Monday, April 15, 2019

Scotland - Day 8



Today was filled with stops at some great castles on the way to Edinburgh. The first was Kilchurn Castle which was an amazing looking ruin standing on the edge of a Loch on our route east.  It was almost surreal looking as we walked up this long gravel path towards it.  One nice thing was that It was also free to enter and explore which was a huge plus as we’d been spending a lot of money on castle visits so far on this trip.
Here is a view of the castle as you approach it.

Here are a couple of views from inside, although they just can't do it justice.  I didn't have a lens that was nearly wide enough to capture anything in one shot.






Next on the trip was Doune Castle, which many of you may know was used in the filming of many movies and shows over the years.  It was used as Winterfell in Season 1 of Game of Thrones.  It was also used as the castle in Monty Python’s Holy Grail, and in the series Highlander.  Those alone made it really fun to walk through the entire castle and try to recognize the different rooms and what they were used for.









Blackness Castle was the last of the stop along the way, and was also used as a backdrop in Highlander.  It’s another amazing looking castle that sits right on the water front.


On a hill just outside the main castle walls, there sits the ruins of a chapel that I almost missed seeing.  There was a plaque that stated that unfortunately for the chapel, the spot where it sat was an ideal place to position artillery attacking the castle, which meant that the chapel suffered from Cromwell’s troops, making way for their guns when they laid siege to Blackness Castle back in 1650.
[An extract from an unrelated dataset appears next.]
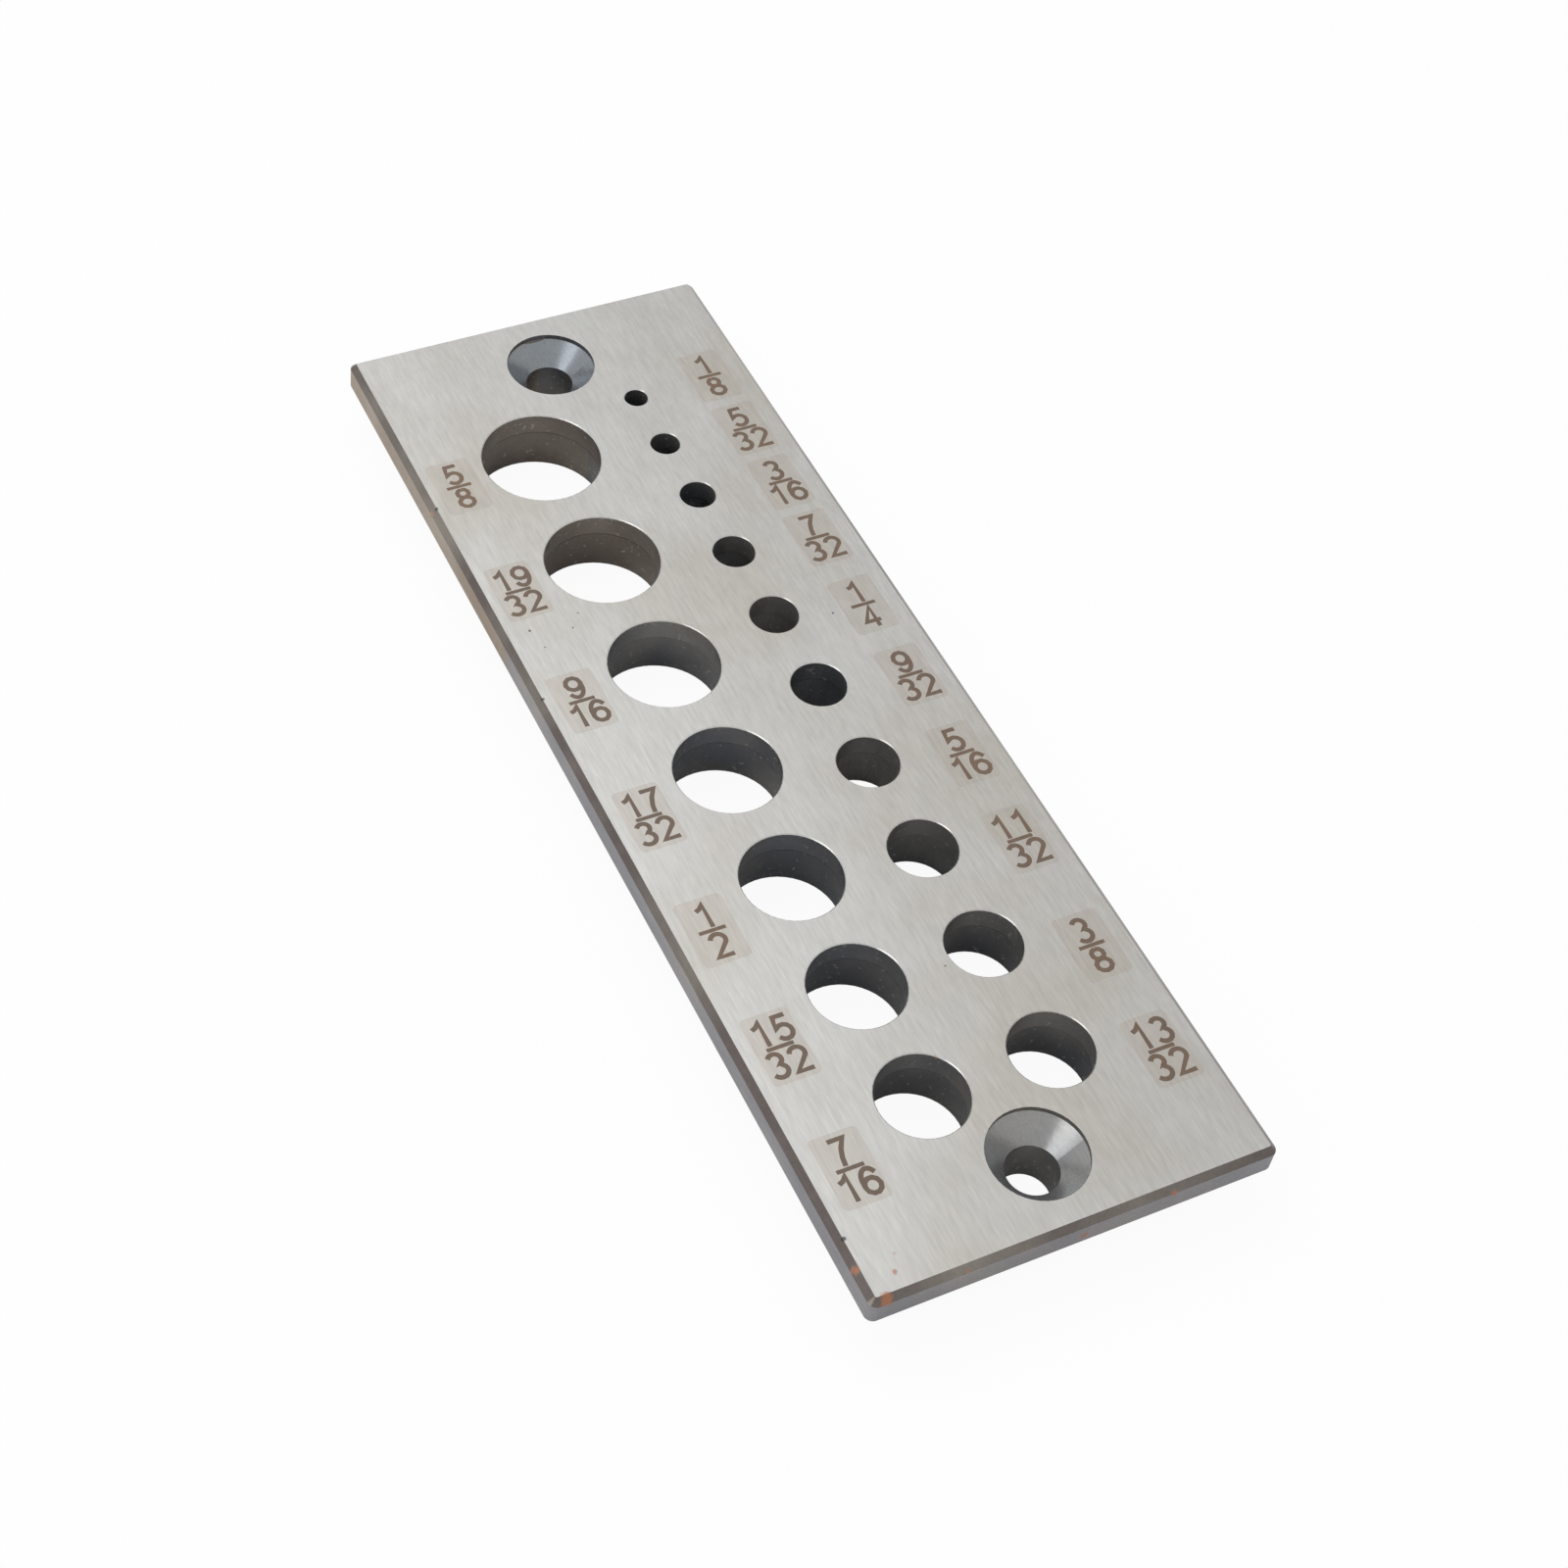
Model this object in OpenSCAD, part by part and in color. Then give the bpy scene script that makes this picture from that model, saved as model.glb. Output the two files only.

After finishing exploring Blackness Castle it was on to Edinburgh for our last apartment of the trip and our last 4 days in Scotland.

Sunday, April 14, 2019

Scotland - Day 7


The first stop of the day today the Distillery in a very nice little town called Oban.  This was the second Whisky tour of the trip but this one was actually a much more entertaining tour as the guy leading it could have seriously been doing stand-up comedy for a living.  He had us laughing hard more than a few times on the trip, but also knew his stuff and I learned a a few more things about the process than I had on the first Whisky tour.
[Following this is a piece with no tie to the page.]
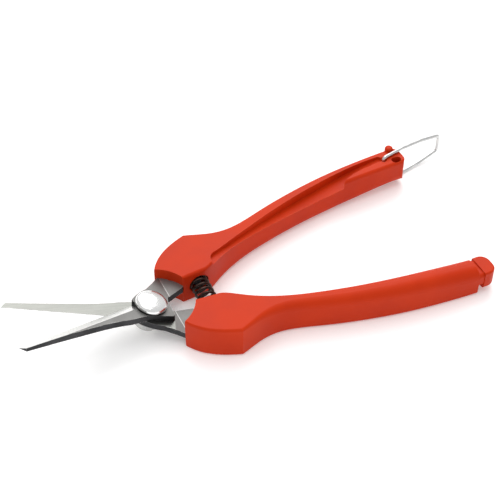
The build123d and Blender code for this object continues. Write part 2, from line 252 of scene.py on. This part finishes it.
# moulded handles
handleMoulding = {
    "base": (0.57, 0.034, 0.003),
    "deep": (0.51, 0.028, 0.0025),
    "worn": (0.72, 0.09, 0.03),
    "roughLow": 0.36,
    "roughHigh": 0.50,
    "grainScale": 2600.0,
    "grainDepth": 0.00004,
    "grainStrength": 0.35,
    "slowScale": 55.0,
    "wornRadius": 0.0006,
    "wornAmount": 0.45,
    "wornBreakup": 220.0,
    "specular": 0.12,
}


def makeHandleMaterial(look):
    material, tree, shader = newMaterial("orangeRedMoulding")
    uneven = useGroup(tree, mottle, {"Slow": look["slowScale"], "Fine": look["grainScale"]})
    worn = useGroup(tree, edgeWear, {"Radius": look["wornRadius"], "Amount": look["wornAmount"],
                                     "Breakup": look["wornBreakup"]})["Mask"]
    colour = mixColour(tree, uneven["Slow"], look["deep"], look["base"])
    colour = mixColour(tree, worn, colour, look["worn"])
    tree.links.new(colour, shader.inputs["Base Color"])
    rough = calc(tree, "MULTIPLY_ADD", uneven["Fine"], 0.16, look["roughLow"] - 0.04)
    rough = calc(tree, "MULTIPLY_ADD", uneven["Slow"], look["roughHigh"] - look["roughLow"] - 0.06, rough)
    tree.links.new(calc(tree, "SUBTRACT", rough, calc(tree, "MULTIPLY", worn, 0.1)), shader.inputs["Roughness"])
    shader.inputs["Specular IOR Level"].default_value = look["specular"]
    setBump(tree, shader, uneven["Fine"], look["grainDepth"], look["grainStrength"])
    return material


# blades
bladeFinish = {
    "blasted": (0.25, 0.248, 0.242),
    "ground": (0.235, 0.24, 0.225),
    "bevel": (0.86, 0.86, 0.84),
    # near-black painted shade for the blades' side faces, which face away from the light
    "stamped": (0.035, 0.035, 0.037),
    "bendAhead": 0.00985,              # from the pivot to where the tangs turn level
    "groundLimit": (0.00955, -0.0020),  # from the pivot to the line where the contact face's grinding stops
    "groundAcross": (0.943, -0.332),    # across that line, towards the tang
    "blend": 0.0002,                    # half the width over which one finish turns into another
    "shadeShare": 0.86,                 # how dark the darkest part of a finish is
    "roughness": 0.24,
    "blastedRougher": 0.34,
    "groundSmoother": -0.28,
    "stampedRougher": 0.14,
    "lineDepth": 0.00003,
    "wornRadius": 0.00025,
}


def makeBladeMaterial(name, look, contactUp):  # contactUp: 1 when the ground contact face looks up
    material, tree, shader = newMaterial(name)
    coords = addNode(tree, "ShaderNodeTexCoord")
    place, facing = coords.outputs["Object"], coords.outputs["Normal"]
    split = addNode(tree, "ShaderNodeSeparateXYZ", {0: place}).outputs
    up = addNode(tree, "ShaderNodeVectorMath", {0: facing, 1: tuple(plateNormal)},
                 operation="DOT_PRODUCT").outputs["Value"]
    level = addNode(tree, "ShaderNodeSeparateXYZ", {0: facing}).outputs["Z"]
    bendX = pivotPoint.x + look["bendAhead"]
    behind = rampUp(tree, split["X"], bendX - 2 * look["blend"], bendX + 2 * look["blend"])
    ways = look["groundAcross"]
    limit = (pivotPoint.x + look["groundLimit"][0], pivotPoint.y + look["groundLimit"][1])
    offset = calc(tree, "MULTIPLY_ADD", split["X"], ways[0], -limit[0] * ways[0] - limit[1] * ways[1])
    offset = calc(tree, "MULTIPLY_ADD", split["Y"], ways[1], offset)
    ahead = rampUp(tree, offset, look["blend"], -look["blend"])
    flatBlade = rampUp(tree, calc(tree, "ABSOLUTE", up), 0.965, 0.985)
    flatTang = calc(tree, "MULTIPLY", rampUp(tree, calc(tree, "ABSOLUTE", level), 0.965, 0.985), behind)
    flat = calc(tree, "MAXIMUM", flatBlade, flatTang)
    # side faces, picked by which way they face: these get the near-black painted side shade
    side = rampUp(tree, calc(tree, "ABSOLUTE", up), 0.62, 0.50)
    contact = calc(tree, "MULTIPLY", rampUp(tree, up, 0.96, 0.98), calc(tree, "MULTIPLY", ahead, contactUp))
    uneven = useGroup(tree, mottle, {"Slow": 120.0, "Fine": 1800.0})
    bladeLine = (Vector((0, 1, 0)).cross(plateNormal)).normalized()
    across = useGroup(tree, grindLines, {"Along": (0, 1, 0), "Stretch": 14.0, "Scale": 1500.0})["Lines"]
    lengthwise = useGroup(tree, grindLines, {"Along": tuple(bladeLine), "Stretch": 18.0,
                                             "Scale": 1700.0})["Lines"]
    shade = look["shadeShare"]
    blasted = mixColour(tree, uneven["Slow"], tuple(c * shade for c in look["blasted"]), look["blasted"])
    ground = mixColour(tree, rampUp(tree, lengthwise, 0.3, 0.7), tuple(c * shade for c in look["ground"]),
                       look["ground"])
    bevel = mixColour(tree, rampUp(tree, across, 0.3, 0.7), tuple(c * 0.88 for c in look["bevel"]),
                      look["bevel"])
    # painted shade: side faces made near-black, with slight unevenness
    stamped = mixColour(tree, uneven["Slow"], look["stamped"], tuple(c * 1.7 for c in look["stamped"]))
    colour = mixColour(tree, flat, bevel, blasted)
    colour = mixColour(tree, contact, colour, ground)
    colour = mixColour(tree, side, colour, stamped)
    worn = useGroup(tree, edgeWear, {"Radius": look["wornRadius"], "Amount": 0.6, "Breakup": 500.0})["Mask"]
    colour = mixColour(tree, worn, colour, look["bevel"])
    tree.links.new(colour, shader.inputs["Base Color"])
    rough = calc(tree, "MULTIPLY_ADD", flat, look["blastedRougher"], look["roughness"])
    rough = calc(tree, "MULTIPLY_ADD", contact, look["groundSmoother"], rough)
    rough = calc(tree, "MULTIPLY_ADD", side, look["stampedRougher"], rough)
    rough = calc(tree, "MULTIPLY_ADD", uneven["Fine"], 0.1, rough)
    tree.links.new(rough, shader.inputs["Roughness"])
    shader.inputs["Metallic"].default_value = 1.0
    lines = calc(tree, "MULTIPLY", calc(tree, "SUBTRACT", 1.0, flat), across)
    lines = calc(tree, "ADD", lines, calc(tree, "MULTIPLY", contact, lengthwise))
    height = calc(tree, "MULTIPLY_ADD", calc(tree, "MULTIPLY", flat, uneven["Fine"]), 0.6, lines)
    setBump(tree, shader, height, look["lineDepth"], 0.3)
    return material


# bolt, washers, nut
def makeMetal(name, look):
    material, tree, shader = newMaterial(name)
    uneven = useGroup(tree, mottle, {"Slow": look["slow"], "Fine": look["fine"]})
    worn = useGroup(tree, edgeWear, {"Radius": look["wornRadius"], "Amount": look["wear"],
                                     "Breakup": 500.0})["Mask"]
    colour = mixColour(tree, uneven["Slow"], look["shade"], look["base"])
    colour = mixColour(tree, worn, colour, look["worn"])
    tree.links.new(colour, shader.inputs["Base Color"])
    rough = calc(tree, "MULTIPLY_ADD", uneven["Fine"], look["roughSpread"], look["rough"])
    tree.links.new(rough, shader.inputs["Roughness"])
    shader.inputs["Metallic"].default_value = look["metallic"]
    setBump(tree, shader, uneven["Fine"], look["grain"], 0.3)
    return material


polishedBolt = {"base": (0.93, 0.93, 0.92), "shade": (0.88, 0.88, 0.88), "worn": (0.95, 0.95, 0.95), "rough": 0.18,
                "roughSpread": 0.10, "metallic": 1.0, "slow": 220.0, "fine": 3000.0, "grain": 0.000006,
                "wornRadius": 0.0003, "wear": 0.3}
# near-black washer steel; on the head washer its rim is also painted shade for the shadowed gap under the bolt head
blackSteelAndGapShade = {"base": (0.035, 0.034, 0.034), "shade": (0.02, 0.02, 0.021), "worn": (0.30, 0.30, 0.29), "rough": 0.30,
              "roughSpread": 0.2, "metallic": 1.0, "slow": 300.0, "fine": 2600.0, "grain": 0.00002,
              "wornRadius": 0.00025, "wear": 0.5}
platedNut = {"base": (0.58, 0.58, 0.56), "shade": (0.46, 0.46, 0.46), "worn": (0.78, 0.78, 0.76), "rough": 0.28,
             "roughSpread": 0.15, "metallic": 1.0, "slow": 300.0, "fine": 2400.0, "grain": 0.00002,
             "wornRadius": 0.00025, "wear": 0.5}
naturalNylon = {"base": (0.72, 0.71, 0.66), "shade": (0.64, 0.63, 0.58), "worn": (0.80, 0.80, 0.77), "rough": 0.42,
                "roughSpread": 0.15, "metallic": 0.0, "slow": 400.0, "fine": 3000.0, "grain": 0.00002,
                "wornRadius": 0.0002, "wear": 0.3}
springSteel = {"base": (0.075, 0.052, 0.045), "shade": (0.035, 0.022, 0.018), "worn": (0.25, 0.2, 0.18), "rough": 0.26,
               "roughSpread": 0.2, "metallic": 1.0, "slow": 500.0, "fine": 3500.0, "grain": 0.00001,
               "wornRadius": 0.0001, "wear": 0.2}
drawnWire = {"base": (0.66, 0.66, 0.65), "shade": (0.54, 0.54, 0.54), "worn": (0.8, 0.8, 0.8), "rough": 0.22,
             "roughSpread": 0.15, "metallic": 1.0, "slow": 350.0, "fine": 3000.0, "grain": 0.00001,
             "wornRadius": 0.0001, "wear": 0.2}

handleMaterial = makeHandleMaterial(handleMoulding)
finishes = {
    "back_handle": handleMaterial,
    "front_handle": handleMaterial,
    "upper_blade": makeBladeMaterial("upperBladeSteel", bladeFinish, 0.0),
    "lower_blade": makeBladeMaterial("lowerBladeSteel", bladeFinish, 1.0),
    "pivot_bolt": makeMetal("polishedBolt", polishedBolt),
    "head_washer": makeMetal("blackSteelAndGapShade", blackSteelAndGapShade),
    "lock_nut": makeMetal("platedNut", platedNut),
    "nut_locking_ring": makeMetal("naturalNylon", naturalNylon),
    "wire_bail": makeMetal("drawnWire", drawnWire),
}
finishes["spring_washer"] = finishes["head_washer"]
springMaterial = makeMetal("springSteel", springSteel)
for name, material in finishes.items():
    for slot in nodes[name].material_slots:
        slot.material = material
print("materials made")

# return spring
springBuild = {
    "backEnd": (0.024046, 0.01178, -0.001425),   # the spring's seat in the back head, from the pivot
    "frontEnd": (0.024046, -0.01178, -0.004408),
    "coilRadius": 0.00345,
    "wireRadius": 0.00055,
    "endGap": 0.0001,
    "turns": 10.5,
    "closedTurns": 1.0,
    "pointsPerTurn": 40,
    "wireSides": 14,
}


def makeSpringTree(material):
    tree = bpy.data.node_groups.new("coiledSpring", "GeometryNodeTree")
    tree.interface.new_socket("Geometry", in_out="OUTPUT", socket_type="NodeSocketGeometry")
    for label, kind, start in (
            ("Length", "NodeSocketFloat", 0.02), ("Coil Radius", "NodeSocketFloat", 0.003),
            ("Wire Radius", "NodeSocketFloat", 0.0005), ("Turns", "NodeSocketFloat", 10.0),
            ("Closed Turns", "NodeSocketFloat", 1.0), ("Points Per Turn", "NodeSocketInt", 40),
            ("Wire Sides", "NodeSocketInt", 14)):
        socket = tree.interface.new_socket(label, in_out="INPUT", socket_type=kind)
        socket.default_value = start
    given = tree.nodes.new("NodeGroupInput").outputs
    result = tree.nodes.new("NodeGroupOutput")
    spiral = addNode(tree, "GeometryNodeCurveSpiral", {
        "Resolution": given["Points Per Turn"], "Rotations": given["Turns"], "Height": given["Length"],
        "Start Radius": given["Coil Radius"], "End Radius": given["Coil Radius"]})
    factor = addNode(tree, "GeometryNodeSplineParameter").outputs["Factor"]
    turn = calc(tree, "MULTIPLY", factor, given["Turns"])
    wire = calc(tree, "MULTIPLY", given["Wire Radius"], 2.04)  # rise of a closed turn, just clear of the next
    closed = given["Closed Turns"]
    openTurns = calc(tree, "SUBTRACT", given["Turns"], calc(tree, "MULTIPLY", closed, 2.0))
    taken = calc(tree, "MULTIPLY", wire, calc(tree, "MULTIPLY_ADD", closed, 2.0, 1.0))
    room = calc(tree, "SUBTRACT", given["Length"], taken)
    pitch = calc(tree, "DIVIDE", room, openTurns)
    first = calc(tree, "MULTIPLY", calc(tree, "MINIMUM", turn, closed), wire)
    past = calc(tree, "MAXIMUM", calc(tree, "SUBTRACT", turn, closed), 0.0)
    middle = calc(tree, "MULTIPLY", calc(tree, "MINIMUM", past, openTurns), pitch)
    last = calc(tree, "MULTIPLY", calc(tree, "MAXIMUM", calc(tree, "SUBTRACT", past, openTurns), 0.0), wire)
    height = calc(tree, "ADD", calc(tree, "ADD", first, middle), calc(tree, "ADD", last, given["Wire Radius"]))
    position = addNode(tree, "GeometryNodeInputPosition").outputs[0]
    where = addNode(tree, "ShaderNodeSeparateXYZ", {0: position}).outputs
    placed = addNode(tree, "ShaderNodeCombineXYZ", {"X": where["X"], "Y": where["Y"], "Z": height})
    moved = addNode(tree, "GeometryNodeSetPosition", {"Geometry": spiral.outputs[0], "Position": placed.outputs[0]})
    ring = addNode(tree, "GeometryNodeCurvePrimitiveCircle",
                   {"Resolution": given["Wire Sides"], "Radius": given["Wire Radius"]})
    tube = addNode(tree, "GeometryNodeCurveToMesh",
                   {"Curve": moved.outputs[0], "Profile Curve": ring.outputs[0], "Fill Caps": True})
    smooth = addNode(tree, "GeometryNodeSetShadeSmooth", {"Geometry": tube.outputs[0], "Shade Smooth": True})
    real = addNode(tree, "GeometryNodeRealizeInstances", {"Geometry": smooth.outputs[0]})
    painted = addNode(tree, "GeometryNodeSetMaterial", {"Geometry": real.outputs[0], "Material": material})
    tree.links.new(painted.outputs[0], result.inputs[0])
    return tree


def meshFromNodes(name, tree, values, place):
    holder = bpy.data.objects.new(name + "Maker", bpy.data.meshes.new(name + "Empty"))
    scene.collection.objects.link(holder)
    modifier = holder.modifiers.new("build", "NODES")
    modifier.node_group = tree
    for item in tree.interface.items_tree:
        if item.in_out == "INPUT" and item.name in values:
            modifier[item.identifier] = values[item.name]
    bpy.context.view_layer.update()
    mesh = bpy.data.meshes.new_from_object(holder.evaluated_get(bpy.context.evaluated_depsgraph_get()))
    bpy.data.objects.remove(holder)
    mesh.name = name
    mesh.transform(place)
    piece = bpy.data.objects.new(name, mesh)
    scene.collection.objects.link(piece)
    return piece


def makeSpring(build):
    back, front = pivotPoint + Vector(build["backEnd"]), pivotPoint + Vector(build["frontEnd"])
    along = back - front
    place = Matrix.Translation(front) @ along.to_track_quat("Z", "X").to_matrix().to_4x4()
    values = {"Length": along.length - build["endGap"], "Coil Radius": build["coilRadius"],
              "Wire Radius": build["wireRadius"], "Turns": build["turns"], "Closed Turns": build["closedTurns"],
              "Points Per Turn": build["pointsPerTurn"], "Wire Sides": build["wireSides"]}
    spring = meshFromNodes("coiled_spring", makeSpringTree(springMaterial), values, place)
    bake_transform(spring)
    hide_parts("return_spring")


makeSpring(springBuild)
print("spring made")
After the tour we just walked around the town a little and ended up having lunch at the pier from a great food truck there.  It was a little cold out but fun to sit and watch the people while we ate.  Our parking spot had a two hour limit so we decided it was time to head out of town and back to the house.  


On the way back, we stopped at Dunstaffnage Castle and Chapel which was an old ruin that was very interesting to walk around explore.  I’ve actually been enjoying the ruins much more than the castles that are more like museums on this trip.




The house we rented for two nights in Taynuilt was really nice and maybe my favorite place to stay on the trip so far.  It is so very quiet here and the view from the upstairs is beautiful. The only downside to the place was that the staircase is very steep and narrow and getting the bags up to the third floor was an adventure.




Tomorrow morning will be another early start, as we’ll be heading out for our final stop on the trip.